** Begin Provided material **
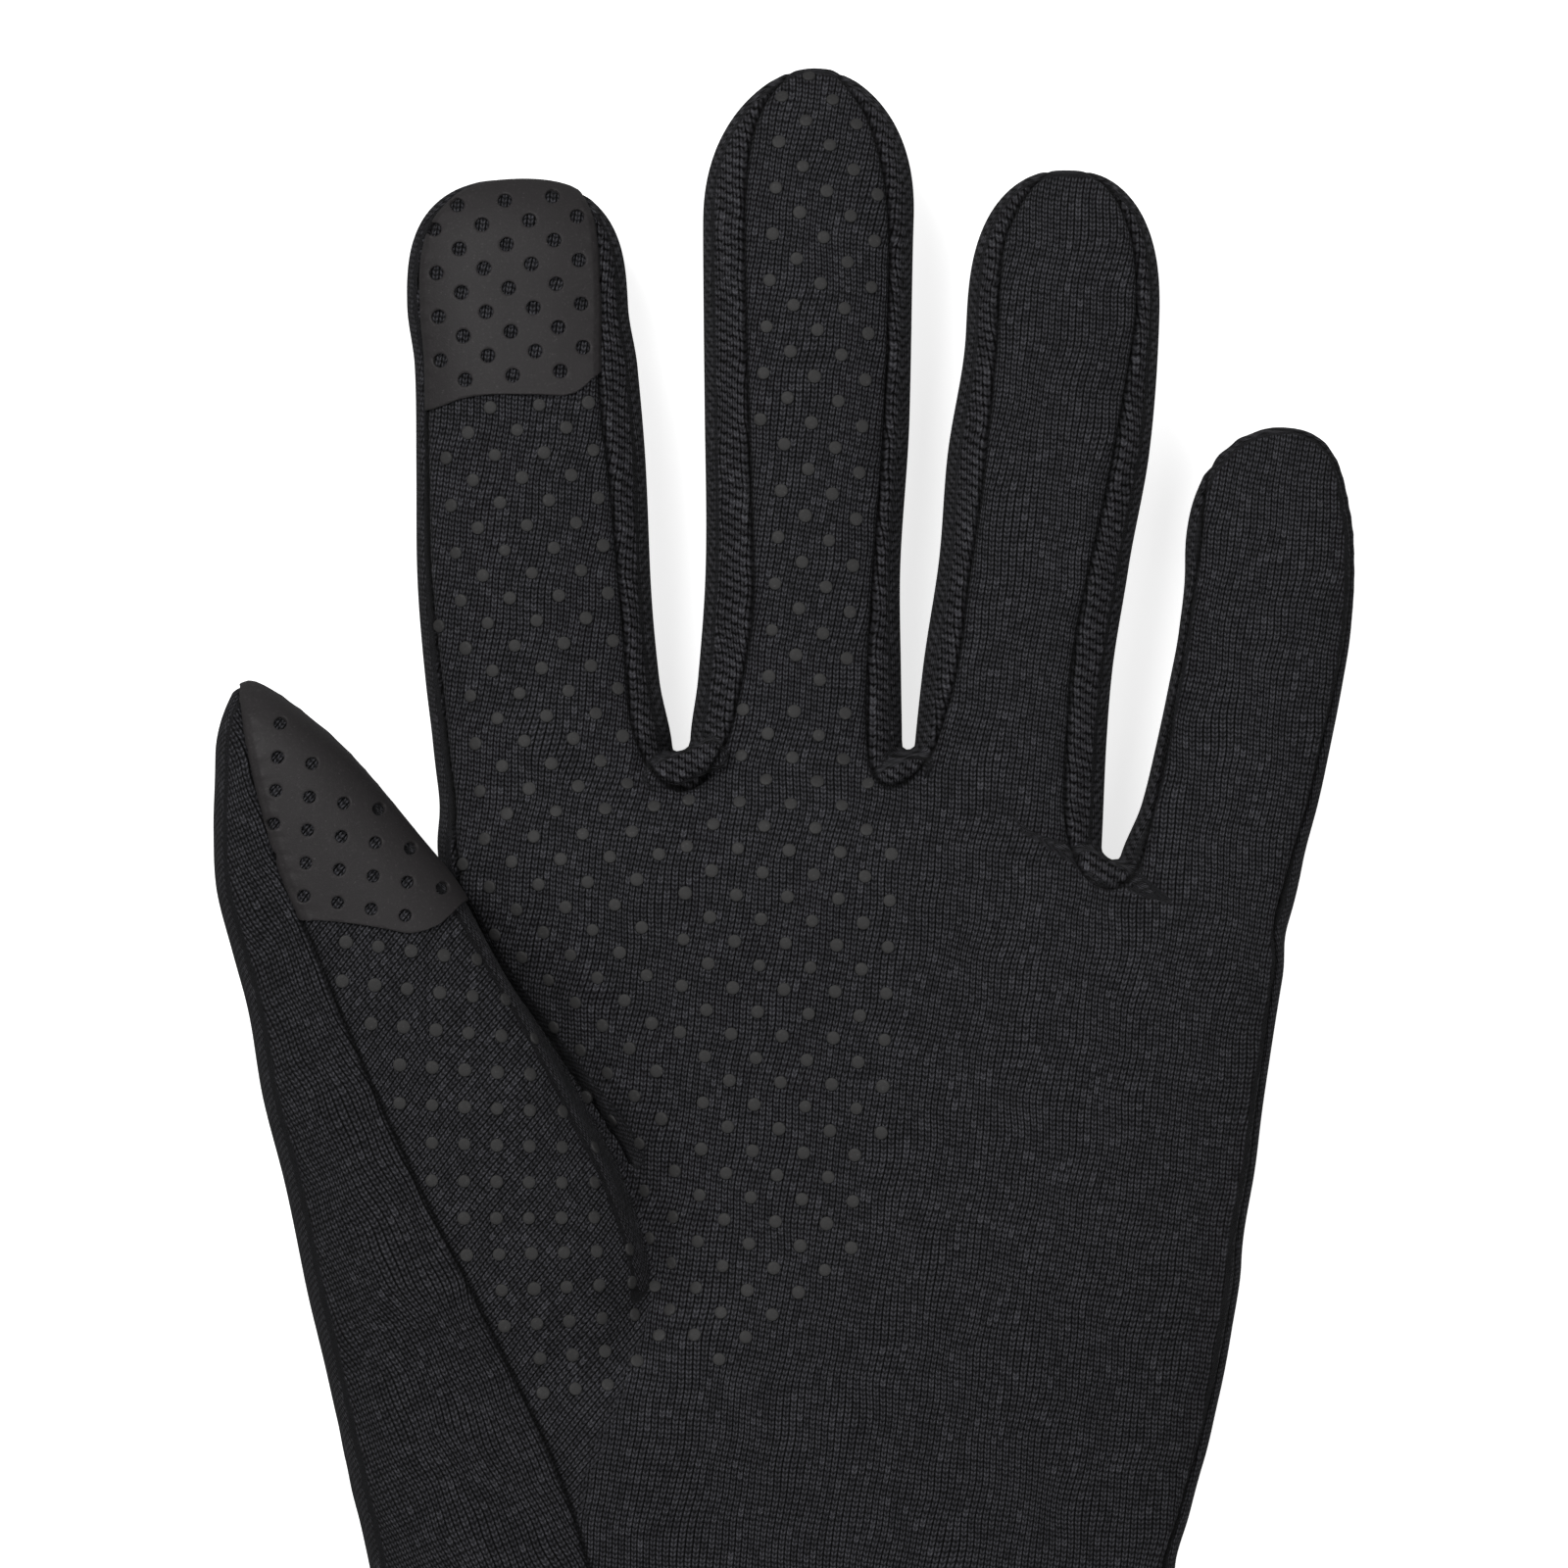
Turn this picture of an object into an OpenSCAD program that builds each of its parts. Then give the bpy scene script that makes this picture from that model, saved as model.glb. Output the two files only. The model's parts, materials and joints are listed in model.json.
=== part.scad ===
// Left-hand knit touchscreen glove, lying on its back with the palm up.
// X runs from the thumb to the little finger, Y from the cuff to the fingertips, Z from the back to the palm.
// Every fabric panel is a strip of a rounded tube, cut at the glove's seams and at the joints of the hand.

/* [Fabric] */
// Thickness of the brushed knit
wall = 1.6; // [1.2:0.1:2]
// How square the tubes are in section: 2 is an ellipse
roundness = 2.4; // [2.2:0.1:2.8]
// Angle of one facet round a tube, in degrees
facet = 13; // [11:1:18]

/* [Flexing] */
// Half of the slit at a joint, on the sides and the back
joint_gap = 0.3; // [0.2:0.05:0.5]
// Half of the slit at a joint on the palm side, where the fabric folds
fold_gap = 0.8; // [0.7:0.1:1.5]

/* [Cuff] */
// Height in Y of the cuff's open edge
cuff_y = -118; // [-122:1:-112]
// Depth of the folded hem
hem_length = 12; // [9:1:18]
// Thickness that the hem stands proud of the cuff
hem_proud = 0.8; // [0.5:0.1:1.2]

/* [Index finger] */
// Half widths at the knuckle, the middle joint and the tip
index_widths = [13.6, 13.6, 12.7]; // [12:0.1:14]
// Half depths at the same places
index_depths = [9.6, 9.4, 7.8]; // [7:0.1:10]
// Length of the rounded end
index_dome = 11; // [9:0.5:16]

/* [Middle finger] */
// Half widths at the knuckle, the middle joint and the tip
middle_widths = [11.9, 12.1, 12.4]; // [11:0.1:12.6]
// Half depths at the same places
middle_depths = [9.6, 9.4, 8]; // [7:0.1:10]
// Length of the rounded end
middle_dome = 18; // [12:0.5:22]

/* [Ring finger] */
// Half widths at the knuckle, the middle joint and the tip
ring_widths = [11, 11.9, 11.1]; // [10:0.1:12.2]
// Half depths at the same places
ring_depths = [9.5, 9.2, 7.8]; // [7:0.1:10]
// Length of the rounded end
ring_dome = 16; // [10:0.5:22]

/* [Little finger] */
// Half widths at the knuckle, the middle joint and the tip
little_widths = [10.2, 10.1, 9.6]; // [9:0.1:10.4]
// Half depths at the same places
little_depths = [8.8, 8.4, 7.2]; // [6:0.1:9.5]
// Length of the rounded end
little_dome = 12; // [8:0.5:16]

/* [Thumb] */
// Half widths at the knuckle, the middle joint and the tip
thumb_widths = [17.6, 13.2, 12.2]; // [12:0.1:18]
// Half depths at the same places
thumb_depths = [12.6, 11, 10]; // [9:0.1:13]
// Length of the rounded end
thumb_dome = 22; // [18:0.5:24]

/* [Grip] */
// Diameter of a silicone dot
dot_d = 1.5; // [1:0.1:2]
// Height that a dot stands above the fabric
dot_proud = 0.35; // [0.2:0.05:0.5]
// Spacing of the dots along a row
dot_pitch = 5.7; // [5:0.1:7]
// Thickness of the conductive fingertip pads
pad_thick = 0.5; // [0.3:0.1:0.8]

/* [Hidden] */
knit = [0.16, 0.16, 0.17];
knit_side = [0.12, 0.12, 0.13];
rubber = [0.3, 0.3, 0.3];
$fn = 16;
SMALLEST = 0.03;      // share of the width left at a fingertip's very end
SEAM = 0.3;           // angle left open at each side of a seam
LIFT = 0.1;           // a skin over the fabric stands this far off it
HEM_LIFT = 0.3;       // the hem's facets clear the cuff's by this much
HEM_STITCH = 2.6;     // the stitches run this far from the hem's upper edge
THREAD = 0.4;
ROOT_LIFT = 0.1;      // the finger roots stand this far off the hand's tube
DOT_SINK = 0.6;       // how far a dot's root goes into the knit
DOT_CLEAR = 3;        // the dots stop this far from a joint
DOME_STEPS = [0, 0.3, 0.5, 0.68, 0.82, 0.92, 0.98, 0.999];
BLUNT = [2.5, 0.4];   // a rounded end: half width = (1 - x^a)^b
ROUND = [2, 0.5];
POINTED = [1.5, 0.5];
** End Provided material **
» **What needs to be done**
Output all of the data above without any alteration.

» **Exercise solution**
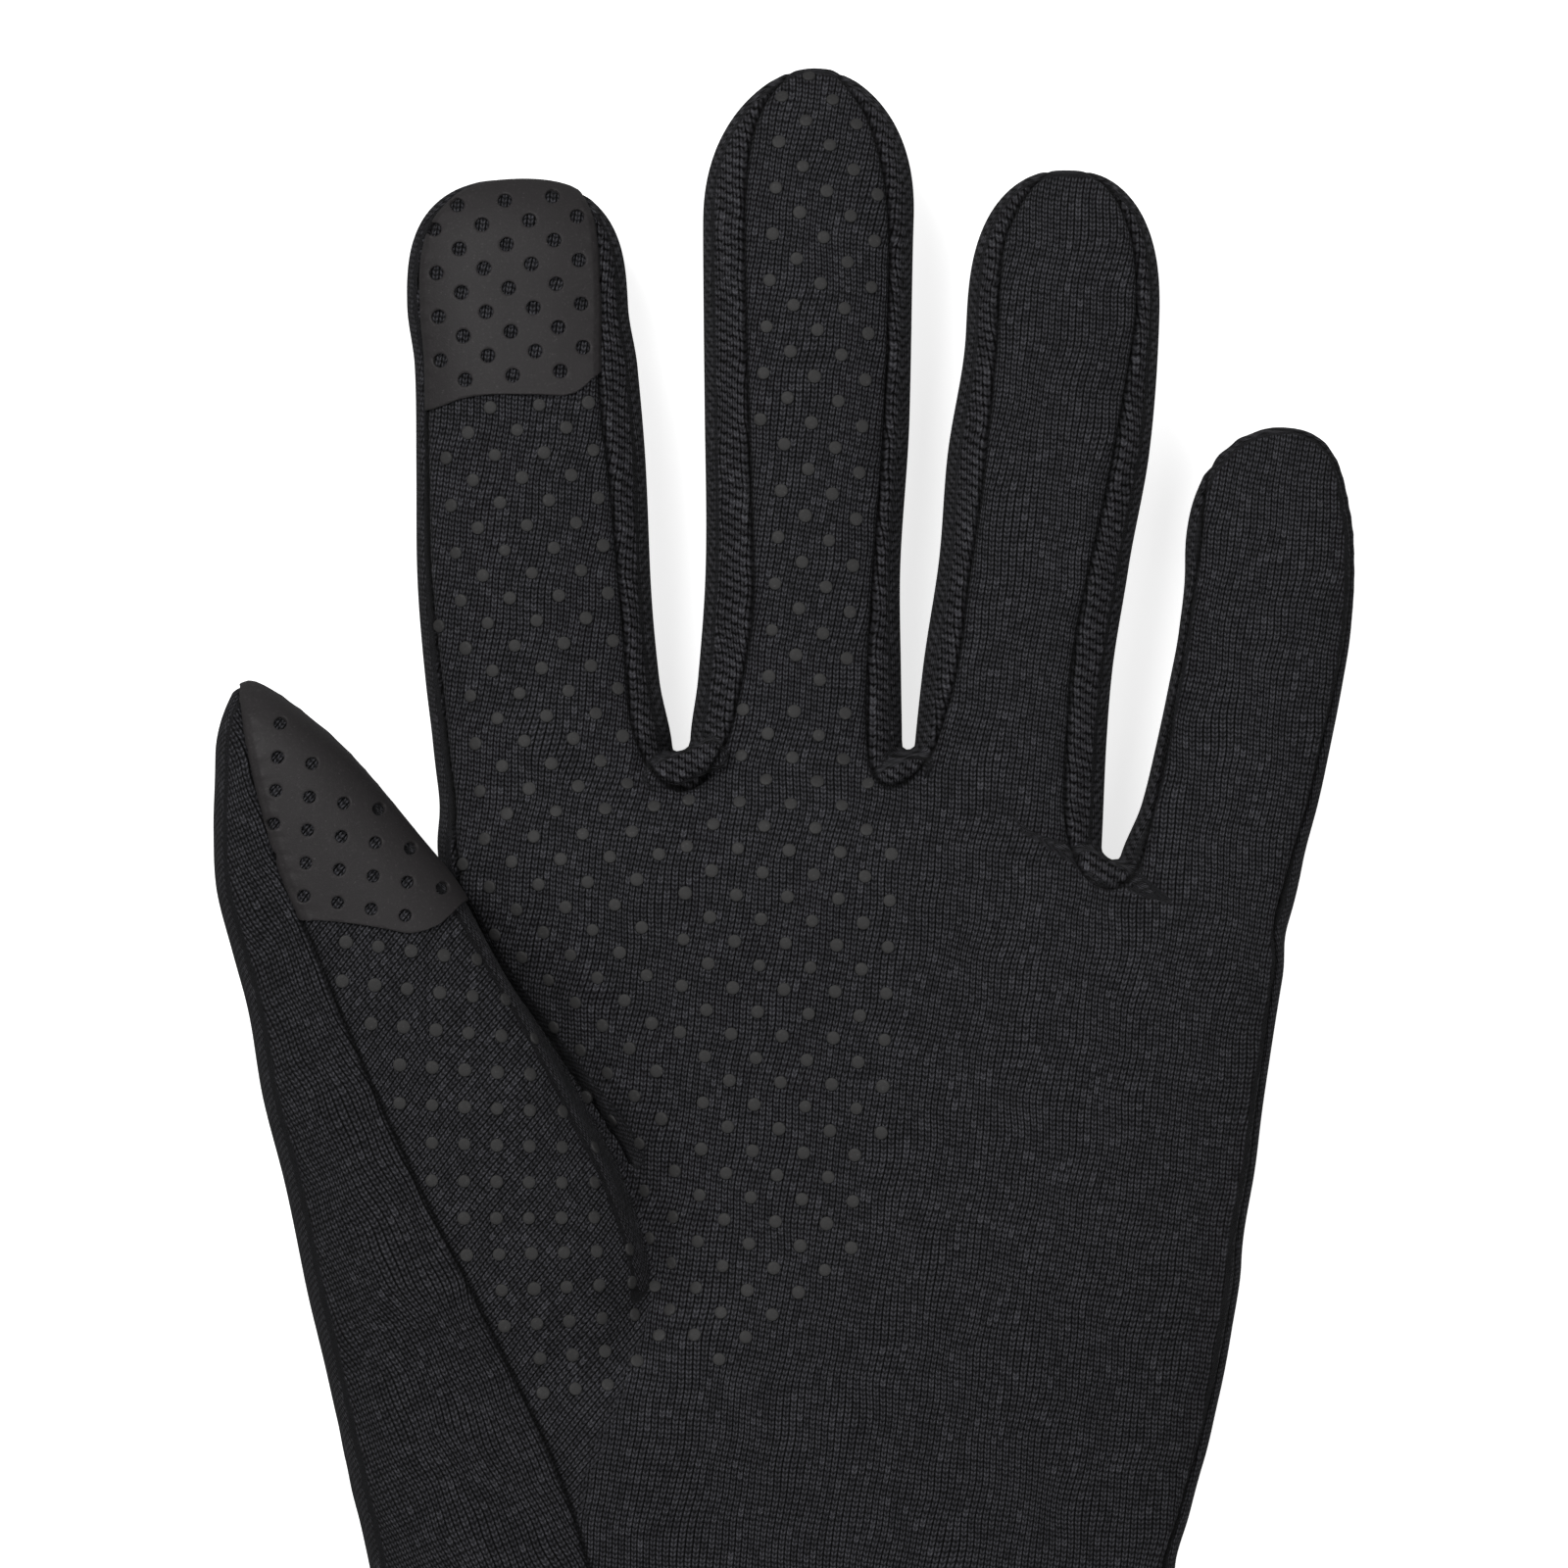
Turn this picture of an object into an OpenSCAD program that builds each of its parts. Then give the bpy scene script that makes this picture from that model, saved as model.glb. Output the two files only. The model's parts, materials and joints are listed in model.json.
=== part.scad ===
// Left-hand knit touchscreen glove, lying on its back with the palm up.
// X runs from the thumb to the little finger, Y from the cuff to the fingertips, Z from the back to the palm.
// Every fabric panel is a strip of a rounded tube, cut at the glove's seams and at the joints of the hand.

/* [Fabric] */
// Thickness of the brushed knit
wall = 1.6; // [1.2:0.1:2]
// How square the tubes are in section: 2 is an ellipse
roundness = 2.4; // [2.2:0.1:2.8]
// Angle of one facet round a tube, in degrees
facet = 13; // [11:1:18]

/* [Flexing] */
// Half of the slit at a joint, on the sides and the back
joint_gap = 0.3; // [0.2:0.05:0.5]
// Half of the slit at a joint on the palm side, where the fabric folds
fold_gap = 0.8; // [0.7:0.1:1.5]

/* [Cuff] */
// Height in Y of the cuff's open edge
cuff_y = -118; // [-122:1:-112]
// Depth of the folded hem
hem_length = 12; // [9:1:18]
// Thickness that the hem stands proud of the cuff
hem_proud = 0.8; // [0.5:0.1:1.2]

/* [Index finger] */
// Half widths at the knuckle, the middle joint and the tip
index_widths = [13.6, 13.6, 12.7]; // [12:0.1:14]
// Half depths at the same places
index_depths = [9.6, 9.4, 7.8]; // [7:0.1:10]
// Length of the rounded end
index_dome = 11; // [9:0.5:16]

/* [Middle finger] */
// Half widths at the knuckle, the middle joint and the tip
middle_widths = [11.9, 12.1, 12.4]; // [11:0.1:12.6]
// Half depths at the same places
middle_depths = [9.6, 9.4, 8]; // [7:0.1:10]
// Length of the rounded end
middle_dome = 18; // [12:0.5:22]

/* [Ring finger] */
// Half widths at the knuckle, the middle joint and the tip
ring_widths = [11, 11.9, 11.1]; // [10:0.1:12.2]
// Half depths at the same places
ring_depths = [9.5, 9.2, 7.8]; // [7:0.1:10]
// Length of the rounded end
ring_dome = 16; // [10:0.5:22]

/* [Little finger] */
// Half widths at the knuckle, the middle joint and the tip
little_widths = [10.2, 10.1, 9.6]; // [9:0.1:10.4]
// Half depths at the same places
little_depths = [8.8, 8.4, 7.2]; // [6:0.1:9.5]
// Length of the rounded end
little_dome = 12; // [8:0.5:16]

/* [Thumb] */
// Half widths at the knuckle, the middle joint and the tip
thumb_widths = [17.6, 13.2, 12.2]; // [12:0.1:18]
// Half depths at the same places
thumb_depths = [12.6, 11, 10]; // [9:0.1:13]
// Length of the rounded end
thumb_dome = 22; // [18:0.5:24]

/* [Grip] */
// Diameter of a silicone dot
dot_d = 1.5; // [1:0.1:2]
// Height that a dot stands above the fabric
dot_proud = 0.35; // [0.2:0.05:0.5]
// Spacing of the dots along a row
dot_pitch = 5.7; // [5:0.1:7]
// Thickness of the conductive fingertip pads
pad_thick = 0.5; // [0.3:0.1:0.8]

/* [Hidden] */
knit = [0.16, 0.16, 0.17];
knit_side = [0.12, 0.12, 0.13];
rubber = [0.3, 0.3, 0.3];
$fn = 16;
SMALLEST = 0.03;      // share of the width left at a fingertip's very end
SEAM = 0.3;           // angle left open at each side of a seam
LIFT = 0.1;           // a skin over the fabric stands this far off it
HEM_LIFT = 0.3;       // the hem's facets clear the cuff's by this much
HEM_STITCH = 2.6;     // the stitches run this far from the hem's upper edge
THREAD = 0.4;
ROOT_LIFT = 0.1;      // the finger roots stand this far off the hand's tube
DOT_SINK = 0.6;       // how far a dot's root goes into the knit
DOT_CLEAR = 3;        // the dots stop this far from a joint
DOME_STEPS = [0, 0.3, 0.5, 0.68, 0.82, 0.92, 0.98, 0.999];
BLUNT = [2.5, 0.4];   // a rounded end: half width = (1 - x^a)^b
ROUND = [2, 0.5];
POINTED = [1.5, 0.5];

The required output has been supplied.